Sinn Féin has defended its protest at a public meeting on policing which had to be abandoned because of persistent chanting.
The SDLP chairman of the Omagh District Policing Partnership (DPP) said the protesters' behaviour was "fascist" and the Policing Board's chairman said the action was "reprehensible". The PSNI district commander, Mr Michael Skuce, also criticised the protesters.
West Tyrone MP, Mr Pat Doherty of Sinn Féin, said the protest arose from "anger around the issue of policing and the confirmation of collusion between the RUC and loyalists by the Stevens report and continued evidence of spying on Sinn Féin".
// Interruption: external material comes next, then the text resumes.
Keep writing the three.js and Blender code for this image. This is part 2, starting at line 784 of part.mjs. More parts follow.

District Policing Partnerships, called for by the Patten report on the future of policing, were established earlier this year to facilitate community input into policing decisions.
They comprise members of the public and local councillors. Monday night's meeting in Omagh, Co Tyrone was the first convened by the area's DPP.
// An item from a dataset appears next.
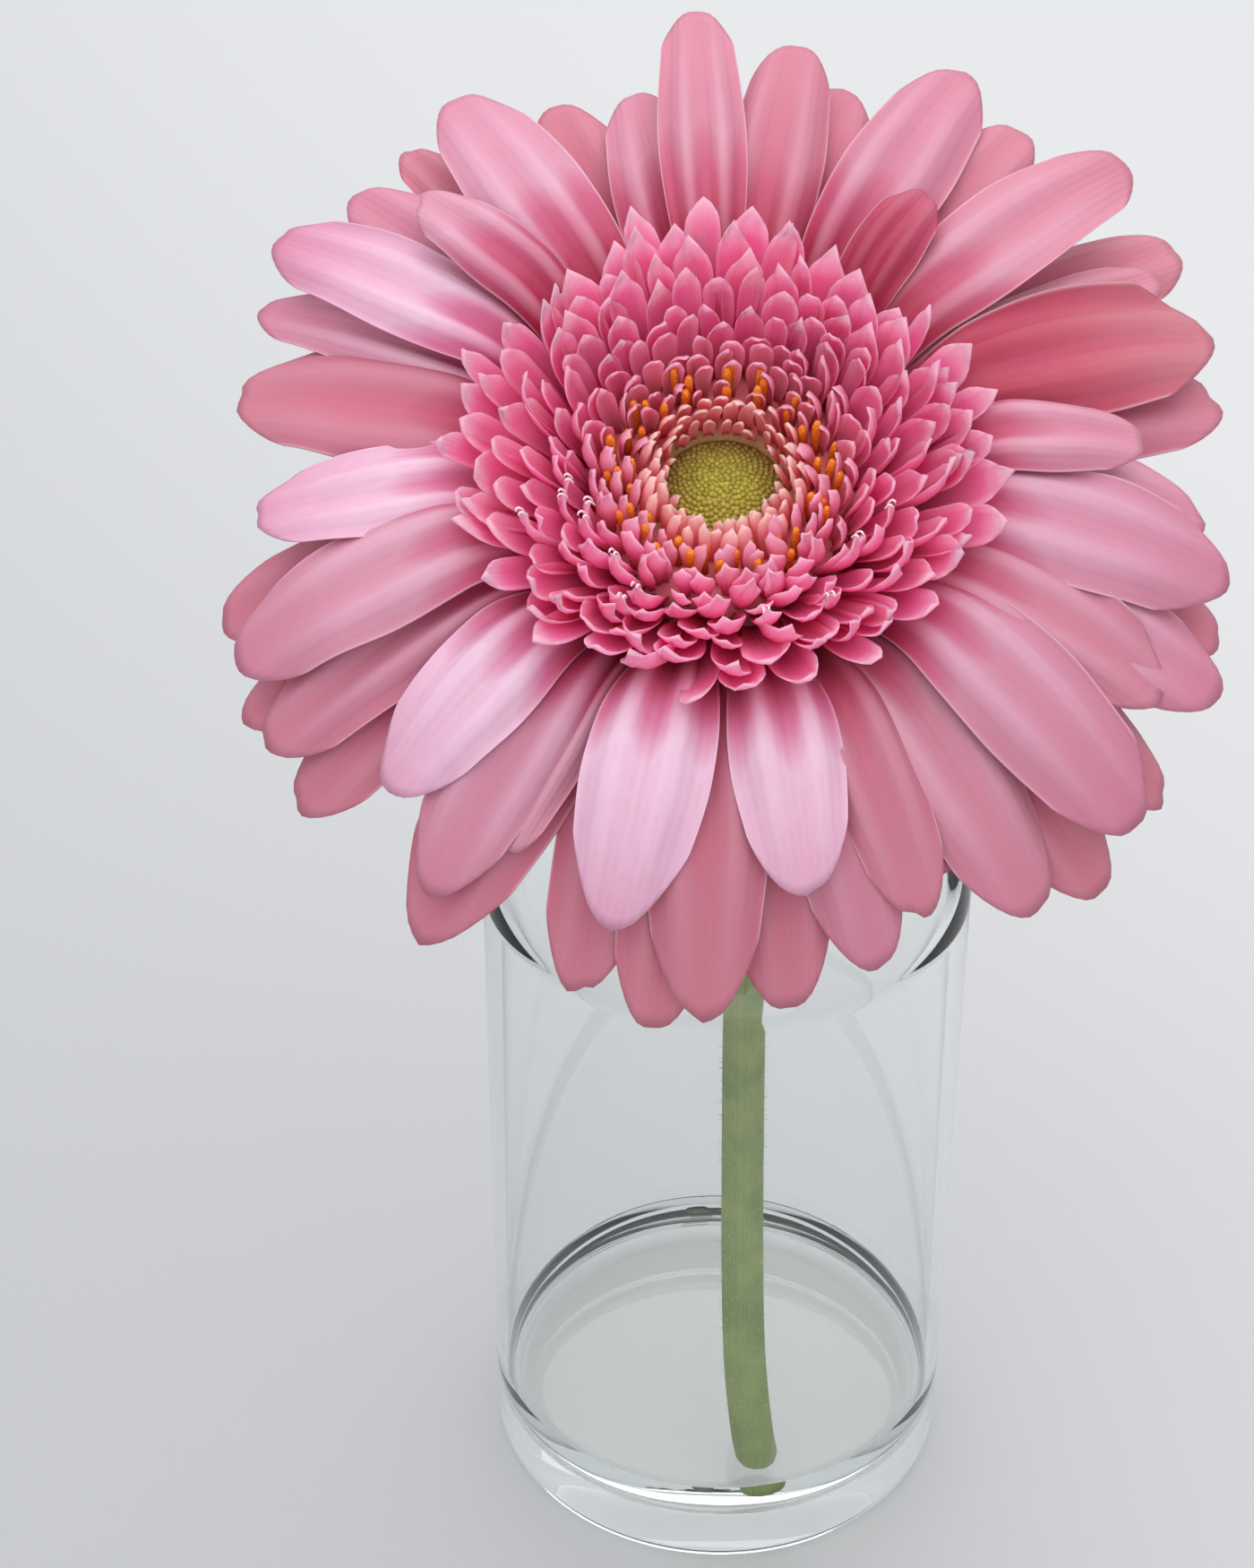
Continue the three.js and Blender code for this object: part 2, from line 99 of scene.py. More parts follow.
# Ray petals, one entry each: turn in degrees, reach and width
FRONT_RAYS = (
    (357, 56.5, 9.5), (27, 57.5, 12), (47, 59.5, 11.5), (68, 56, 14), (101, 53, 12.5),
    (117, 50, 12), (129.5, 54.5, 12.5), (169, 45, 11.5), (193, 48.5, 13), (226, 47, 11.5),
    (252, 53, 12), (266, 48.5, 11), (303, 56, 10.5), (329, 54.5, 12.5),
)
SHORT_RAYS = ((36, 38, 7.5), (85.5, 43.5, 8.5), (316, 44.5, 8.5))
MIDDLE_RAYS = (
    (8.5, 54.5, 10.5), (36, 55.5, 11), (60, 54, 8), (90.5, 50.5, 12), (111, 55, 12),
    (144.5, 53, 12.5), (155.5, 49, 9.5), (164, 51, 11), (183.5, 54, 12.5), (209, 45, 7),
    (217, 51.5, 11.5), (243, 53.5, 11), (284, 53, 14), (297, 54.5, 8), (312, 53, 11),
    (349, 49, 10),
)
BACK_RAYS = (
    (16.5, 52.5, 11), (56, 60, 11), (75, 55, 12), (105, 53.5, 11), (123, 54.5, 10),
    (135, 55, 12), (152, 46, 9), (172, 52, 11.5), (187, 54, 11), (198, 52.5, 11),
    (215, 54.5, 14), (236, 53.5, 11), (247, 54, 9), (258, 53.5, 12), (270, 46, 10),
    (295, 47, 9), (322, 55, 7), (340, 52, 11),
)
# How pale each petal of a layer is, from deep rose to white lilac: partly the petal's own tone and partly
# painted light and sheen on the petals that catch the light
SHORT_PALE = (0.12, 0.4, 0.45)
FRONT_PALE = (0.38, 0.36, 0.38, 0.0, 0.46, 0.36, 0.42, 0.9, 1.0, 0.92, 0.52, 0.88, 0.75, 0.5)
MIDDLE_PALE = (0.26, 0.26, 0.36, 0.55, 0.5, 0.4, 0.25, 0.36, 0.2, 0.42, 0.42, 0.3, 0.2, 0.5, 0.36, 0.36)
BACK_PALE = 0.2
# Painted shade under the florets: how much further out the deep rose of the base reaches on the far side, in
# shares of 40 mm
FAR_SIDE_PAINTED_SHADE = 0.15
RAY_ROOT = 15.0
RAY_ROOT_HEIGHT = -4.6
RAY_CROWN = 6.8
RAY_RISE_LENGTH = 15.0
DIP_START = 22.0
DIP_LENGTH = 31.0
MEAN_DIP = 9.0
DIP_CHANGE = 7.0
RAY_LAYER_STEP = 2.6
RAY_NEIGHBOUR_STEP = 0.9
RAY_THICKNESS = 0.45
RAY_ROWS = 32
RAY_COLUMNS = 17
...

Speakers at the meeting could not be heard because of interruptions from those taking part in a protest organised by Sinn Féin.
The SDLP's Mr Gerry O'Doherty, the Omagh DPP chairman, said: "Anybody who disrupts the meeting and does not allow people to speak is guilty of pure fascism, as far as I am concerned." Prof Desmond Rea, chairman of the North's Policing Board, said: "The meeting was about people having their say on local policing issues together as a community.
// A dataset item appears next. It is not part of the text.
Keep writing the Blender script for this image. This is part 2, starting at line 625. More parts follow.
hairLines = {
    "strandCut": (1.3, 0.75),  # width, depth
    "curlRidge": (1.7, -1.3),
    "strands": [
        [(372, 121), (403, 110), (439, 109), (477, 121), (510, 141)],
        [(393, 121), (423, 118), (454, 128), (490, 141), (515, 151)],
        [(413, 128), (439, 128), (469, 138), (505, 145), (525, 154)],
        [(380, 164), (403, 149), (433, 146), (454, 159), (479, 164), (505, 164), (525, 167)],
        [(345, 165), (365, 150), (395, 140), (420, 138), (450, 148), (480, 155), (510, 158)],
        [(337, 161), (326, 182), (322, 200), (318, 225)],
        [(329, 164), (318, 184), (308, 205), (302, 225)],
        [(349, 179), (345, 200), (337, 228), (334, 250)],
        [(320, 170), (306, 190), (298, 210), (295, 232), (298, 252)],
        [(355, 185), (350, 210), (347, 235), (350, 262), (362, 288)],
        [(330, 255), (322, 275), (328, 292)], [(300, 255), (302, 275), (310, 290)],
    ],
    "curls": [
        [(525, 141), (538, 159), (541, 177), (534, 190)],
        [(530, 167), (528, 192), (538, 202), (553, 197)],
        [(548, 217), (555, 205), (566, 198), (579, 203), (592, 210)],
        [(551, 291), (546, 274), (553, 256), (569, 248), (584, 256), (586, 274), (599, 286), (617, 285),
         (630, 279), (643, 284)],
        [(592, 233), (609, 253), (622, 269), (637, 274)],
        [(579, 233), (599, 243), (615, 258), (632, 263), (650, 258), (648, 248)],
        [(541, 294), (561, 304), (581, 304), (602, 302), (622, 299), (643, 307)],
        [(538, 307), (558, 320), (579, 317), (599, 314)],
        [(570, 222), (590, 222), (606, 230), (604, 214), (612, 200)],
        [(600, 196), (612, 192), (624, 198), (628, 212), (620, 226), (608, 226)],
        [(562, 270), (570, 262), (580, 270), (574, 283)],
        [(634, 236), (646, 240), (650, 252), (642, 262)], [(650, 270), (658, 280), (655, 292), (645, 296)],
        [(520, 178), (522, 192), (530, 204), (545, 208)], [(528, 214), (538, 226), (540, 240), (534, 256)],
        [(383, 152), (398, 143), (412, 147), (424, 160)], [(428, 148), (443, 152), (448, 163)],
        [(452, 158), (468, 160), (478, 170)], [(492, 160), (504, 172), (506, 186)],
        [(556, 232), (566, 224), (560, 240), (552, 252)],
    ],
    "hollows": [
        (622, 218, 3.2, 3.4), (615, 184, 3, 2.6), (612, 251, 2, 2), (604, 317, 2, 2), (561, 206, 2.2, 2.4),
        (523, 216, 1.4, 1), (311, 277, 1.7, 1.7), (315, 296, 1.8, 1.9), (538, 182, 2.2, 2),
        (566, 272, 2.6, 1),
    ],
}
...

"The intimidation of members of the public who were there and the members of the DPP, in particular the independent members who have come forward to play their part, was reprehensible."
His vice-chairman, Mr Denis Bradley, accused Sinn Féin of abusing the consultation process. He told The Irish Times: "It's bad local politics, and it's bad national politics.
"Sinn Féin is fighting over an issue which is dead."
The Sinn Féin chairman rejected Mr Bradley's claim: "It is far from over," he said.
"I accept that many of Bradley's supporters in the SDLP would like the debate to be over, but Sinn Féin will not settle for less than the new beginning to policing promised in the Good Friday agreement."
He added: "We do not yet have the new beginning to policing envisaged in the agreement or Patten. We do not have a democratically accountable, acceptable and representative policing service."
Prof Rea insisted current policing arrangements were a "new beginning".
"We have come an incredibly long way in a relatively short space of time compared to those who seem to be very much stuck in the past".